### Goal:
Reproduce the listing below in its entirety. Change nothing.

### Data excerpt:
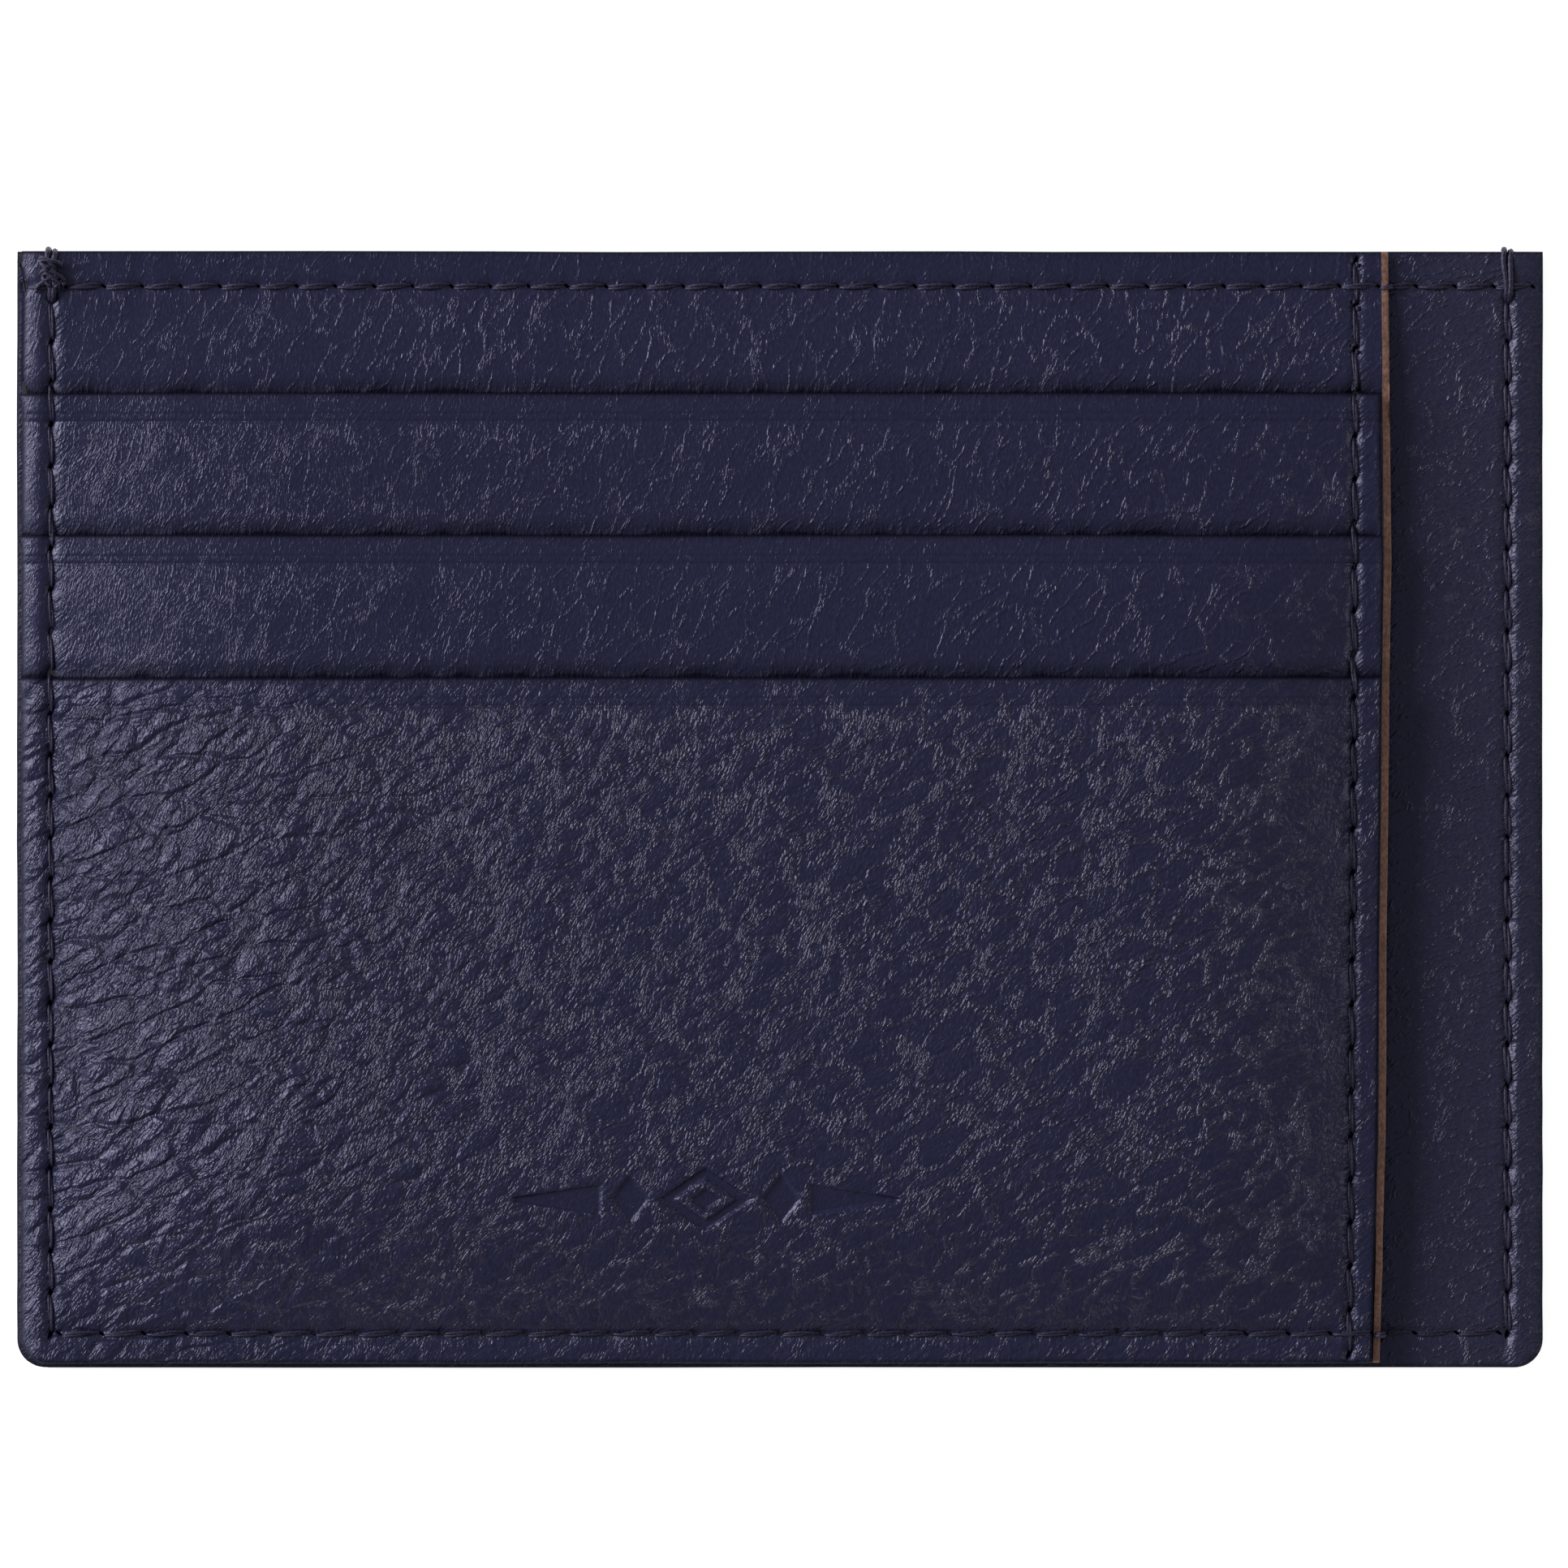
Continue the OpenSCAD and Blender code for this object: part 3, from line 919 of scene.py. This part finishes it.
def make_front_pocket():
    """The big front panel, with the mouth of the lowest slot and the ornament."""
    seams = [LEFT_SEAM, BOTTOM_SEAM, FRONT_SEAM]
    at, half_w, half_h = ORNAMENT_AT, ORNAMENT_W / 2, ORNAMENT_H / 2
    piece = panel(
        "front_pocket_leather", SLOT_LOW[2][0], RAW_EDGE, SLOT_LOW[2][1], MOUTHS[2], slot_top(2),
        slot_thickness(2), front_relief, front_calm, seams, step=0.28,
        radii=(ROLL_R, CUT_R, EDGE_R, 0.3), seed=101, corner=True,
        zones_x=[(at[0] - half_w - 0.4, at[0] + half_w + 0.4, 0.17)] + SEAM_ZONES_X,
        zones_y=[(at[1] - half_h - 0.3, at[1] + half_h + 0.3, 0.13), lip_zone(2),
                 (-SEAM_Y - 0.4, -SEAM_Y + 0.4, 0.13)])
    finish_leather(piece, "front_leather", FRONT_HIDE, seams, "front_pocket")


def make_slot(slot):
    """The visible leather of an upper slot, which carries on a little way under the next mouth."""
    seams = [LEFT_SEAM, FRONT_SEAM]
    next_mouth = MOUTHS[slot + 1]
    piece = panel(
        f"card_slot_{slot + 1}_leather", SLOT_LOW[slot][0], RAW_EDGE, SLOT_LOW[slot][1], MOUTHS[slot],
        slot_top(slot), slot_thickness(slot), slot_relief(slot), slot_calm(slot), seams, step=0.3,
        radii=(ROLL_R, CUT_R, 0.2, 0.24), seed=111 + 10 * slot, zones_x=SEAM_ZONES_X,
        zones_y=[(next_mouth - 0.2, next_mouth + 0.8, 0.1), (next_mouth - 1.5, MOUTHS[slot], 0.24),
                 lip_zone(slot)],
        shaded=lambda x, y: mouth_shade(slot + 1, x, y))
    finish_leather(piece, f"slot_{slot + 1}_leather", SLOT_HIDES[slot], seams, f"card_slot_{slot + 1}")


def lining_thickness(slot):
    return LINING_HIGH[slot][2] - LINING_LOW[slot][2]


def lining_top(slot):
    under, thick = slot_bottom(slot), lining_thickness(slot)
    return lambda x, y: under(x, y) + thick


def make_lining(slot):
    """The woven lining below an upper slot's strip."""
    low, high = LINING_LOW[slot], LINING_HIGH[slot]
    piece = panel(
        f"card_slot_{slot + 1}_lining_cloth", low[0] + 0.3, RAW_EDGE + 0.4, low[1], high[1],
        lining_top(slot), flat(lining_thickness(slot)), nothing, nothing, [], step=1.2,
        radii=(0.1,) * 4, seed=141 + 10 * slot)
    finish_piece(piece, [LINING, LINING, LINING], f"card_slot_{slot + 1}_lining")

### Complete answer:
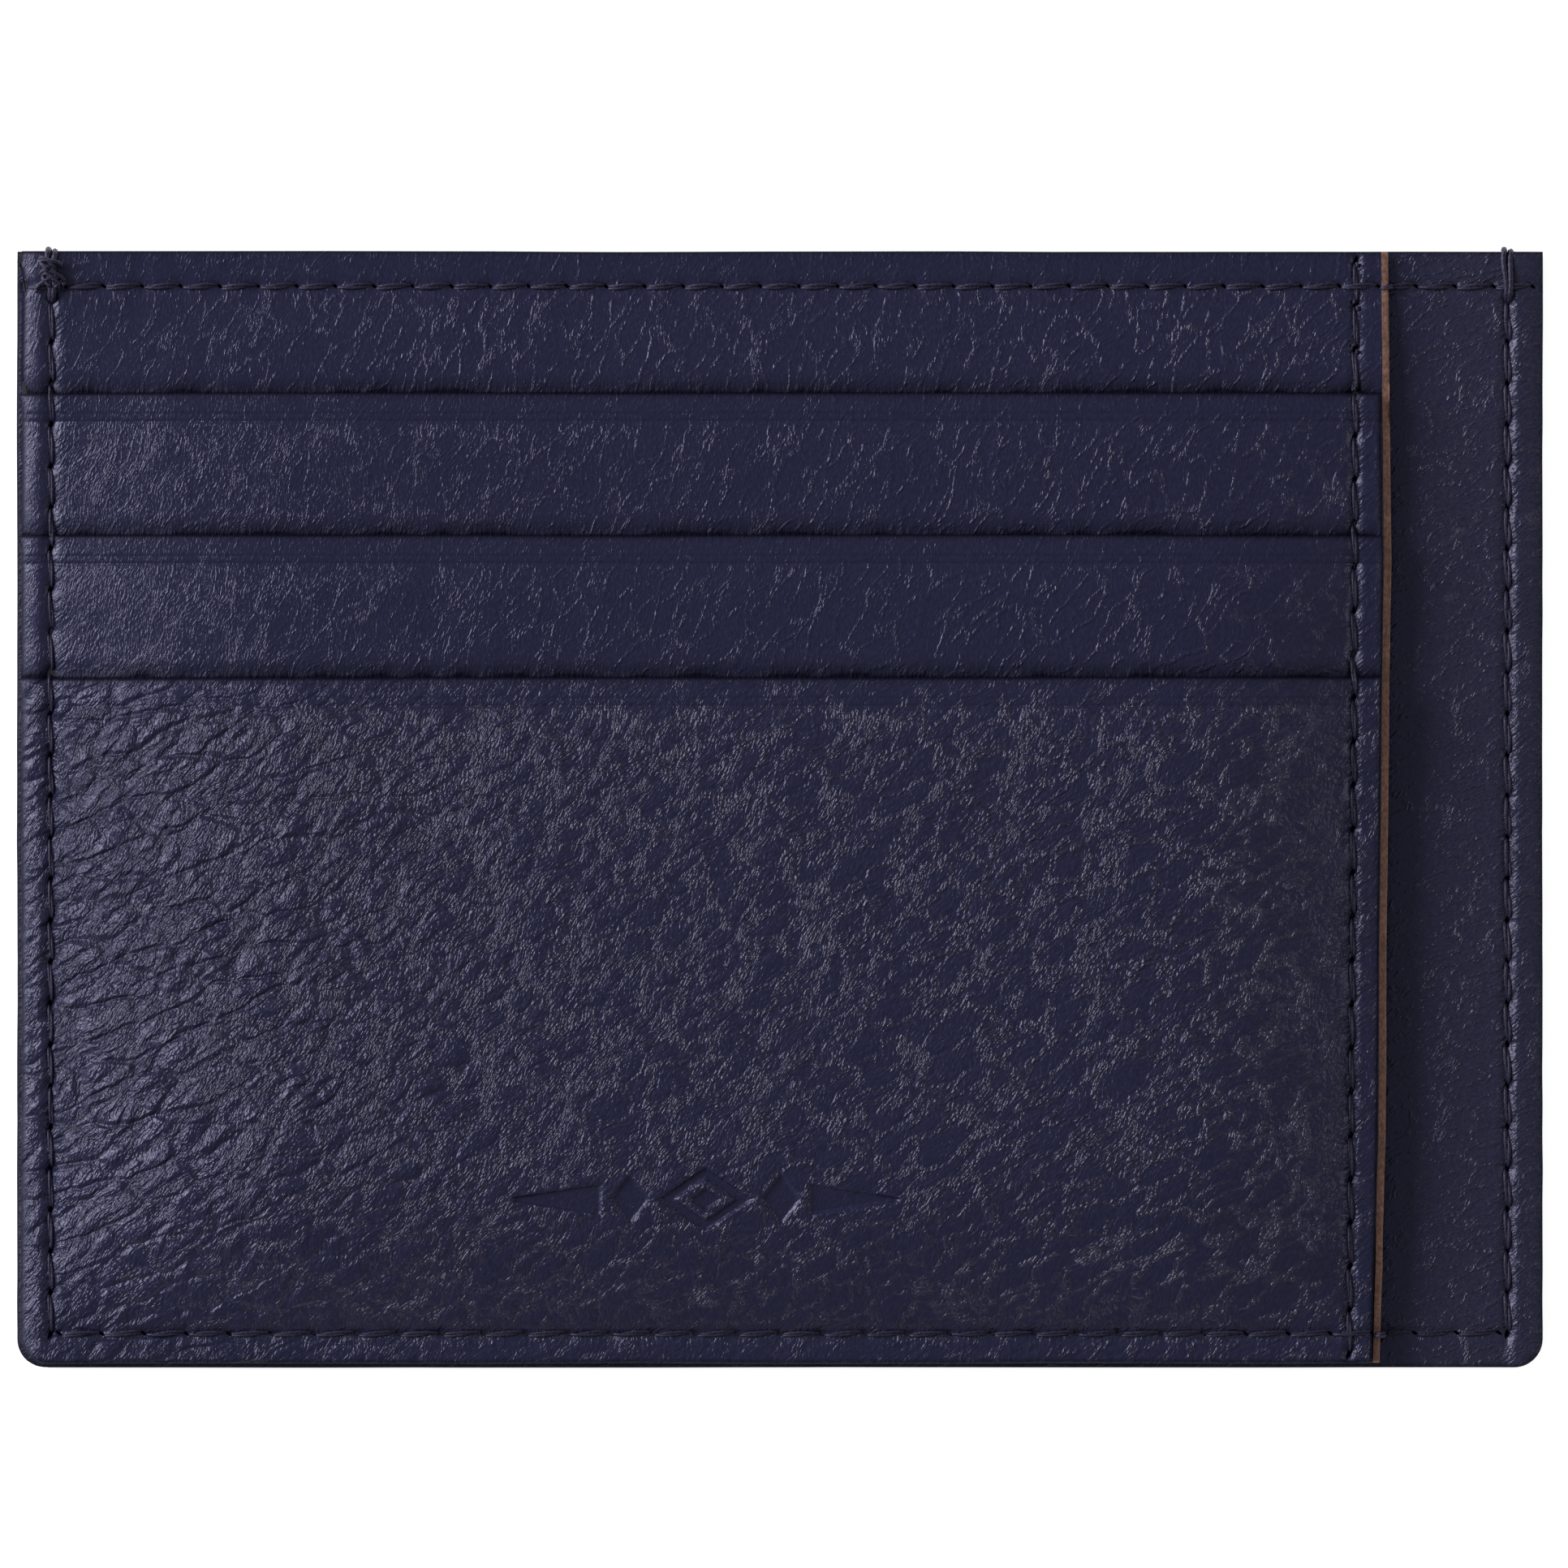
Continue the OpenSCAD and Blender code for this object: part 3, from line 919 of scene.py. This part finishes it.
def make_front_pocket():
    """The big front panel, with the mouth of the lowest slot and the ornament."""
    seams = [LEFT_SEAM, BOTTOM_SEAM, FRONT_SEAM]
    at, half_w, half_h = ORNAMENT_AT, ORNAMENT_W / 2, ORNAMENT_H / 2
    piece = panel(
        "front_pocket_leather", SLOT_LOW[2][0], RAW_EDGE, SLOT_LOW[2][1], MOUTHS[2], slot_top(2),
        slot_thickness(2), front_relief, front_calm, seams, step=0.28,
        radii=(ROLL_R, CUT_R, EDGE_R, 0.3), seed=101, corner=True,
        zones_x=[(at[0] - half_w - 0.4, at[0] + half_w + 0.4, 0.17)] + SEAM_ZONES_X,
        zones_y=[(at[1] - half_h - 0.3, at[1] + half_h + 0.3, 0.13), lip_zone(2),
                 (-SEAM_Y - 0.4, -SEAM_Y + 0.4, 0.13)])
    finish_leather(piece, "front_leather", FRONT_HIDE, seams, "front_pocket")


def make_slot(slot):
    """The visible leather of an upper slot, which carries on a little way under the next mouth."""
    seams = [LEFT_SEAM, FRONT_SEAM]
    next_mouth = MOUTHS[slot + 1]
    piece = panel(
        f"card_slot_{slot + 1}_leather", SLOT_LOW[slot][0], RAW_EDGE, SLOT_LOW[slot][1], MOUTHS[slot],
        slot_top(slot), slot_thickness(slot), slot_relief(slot), slot_calm(slot), seams, step=0.3,
        radii=(ROLL_R, CUT_R, 0.2, 0.24), seed=111 + 10 * slot, zones_x=SEAM_ZONES_X,
        zones_y=[(next_mouth - 0.2, next_mouth + 0.8, 0.1), (next_mouth - 1.5, MOUTHS[slot], 0.24),
                 lip_zone(slot)],
        shaded=lambda x, y: mouth_shade(slot + 1, x, y))
    finish_leather(piece, f"slot_{slot + 1}_leather", SLOT_HIDES[slot], seams, f"card_slot_{slot + 1}")


def lining_thickness(slot):
    return LINING_HIGH[slot][2] - LINING_LOW[slot][2]


def lining_top(slot):
    under, thick = slot_bottom(slot), lining_thickness(slot)
    return lambda x, y: under(x, y) + thick


def make_lining(slot):
    """The woven lining below an upper slot's strip."""
    low, high = LINING_LOW[slot], LINING_HIGH[slot]
    piece = panel(
        f"card_slot_{slot + 1}_lining_cloth", low[0] + 0.3, RAW_EDGE + 0.4, low[1], high[1],
        lining_top(slot), flat(lining_thickness(slot)), nothing, nothing, [], step=1.2,
        radii=(0.1,) * 4, seed=141 + 10 * slot)
    finish_piece(piece, [LINING, LINING, LINING], f"card_slot_{slot + 1}_lining")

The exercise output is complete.